My book says : the chain rule says the derivative of u^(-1) is (-1)u^(-2) u'
so I get that..
my book also says: the derivative of the function f(x)=a^g(x), where a is a positive constant, is given by f'(x)=a^g(x) lna g'(x)

so applying to the question above.. isn't 3e a positive constant..

so my question basically is.. when working this problem through..
is there a middle step where a 'lne' is established?

I realize lne = 1 anyway.. but I'm just wondering for the sake of making sure I thoroughly understand.

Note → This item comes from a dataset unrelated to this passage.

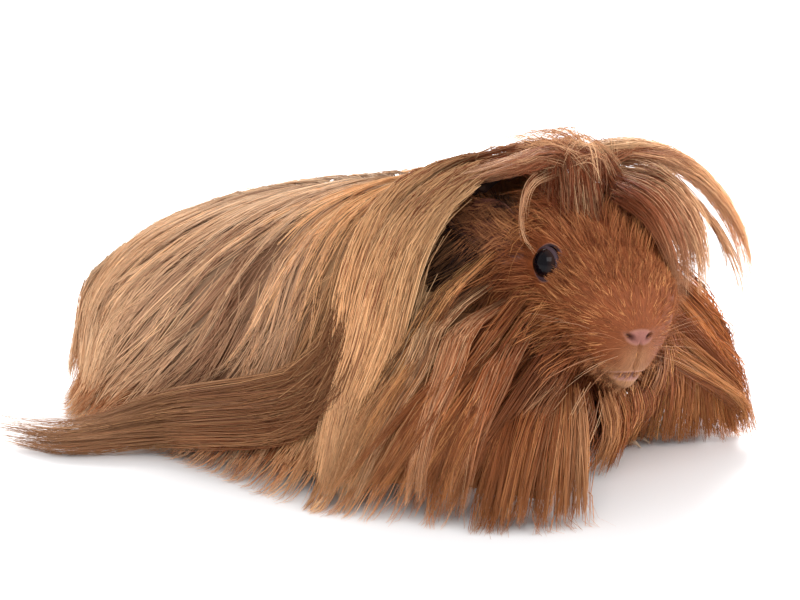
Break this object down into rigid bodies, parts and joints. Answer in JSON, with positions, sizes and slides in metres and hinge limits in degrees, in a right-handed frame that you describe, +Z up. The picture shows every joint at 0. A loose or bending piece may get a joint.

and if there is a middle step involving the natural logarithm(ln) why wouldn't it be ln3e
I realize its not because that would change the answer that I already confirmed but I'm just struggling to understand why not..
cuz if a mid step with ln is involved.. 3 * e is a positive constant I thought so I'd figure it would be ln3e :S

or another option is its lne * 3 which still equals 1..

anyway, I'm rambling now so if someone could please explain this to me I would really appreciate it!

The function is $3 \,e^{\sin(x+2)},$ with the '3' just being a constant 'outside' all the other computations. If you wanted to exponentiate 3e you would need to write $(3e)^{\sin(x+2)}.$

RGV

 

[╔(σ_σ)╝]

h(x) = 3*(e^sin(x + 2))

If f(x)= c*g(x) then f'(x)= c*g'(x) ( you can verify this by product rule).

In this equation c= 3 and g(x) = e^sin(x+2).

You are confusing H(x) = (3e)^sin(x+2) and h(x)= 3*e^sin(x+2). They are two different functions with two different derievatives.The answer you intially got is correct. Do you understand why?

 

[chubbyorphan]

:D ohhhh yes I do.. damn that seemed really obvious >.>
so we are using:

the derivative of the function f(x)=a^g(x), where 'a' is a positive constant, is given by f'(x)=a^g(x) lna g'(x)

and for the question h(x) = 3e^sin(x + 2)
lne is established, however, simplified out later because it's value is 1
Right?

Thanks to both of you for your help :D
who knows how many marks you just saved me on my upcoming test

also.. if we slightly altered the question to:
h(x) = 3e^sin(5x + 2)

would the answer be:
h’(x) = (15e^sin(5x + 2))(cos(5x + 2))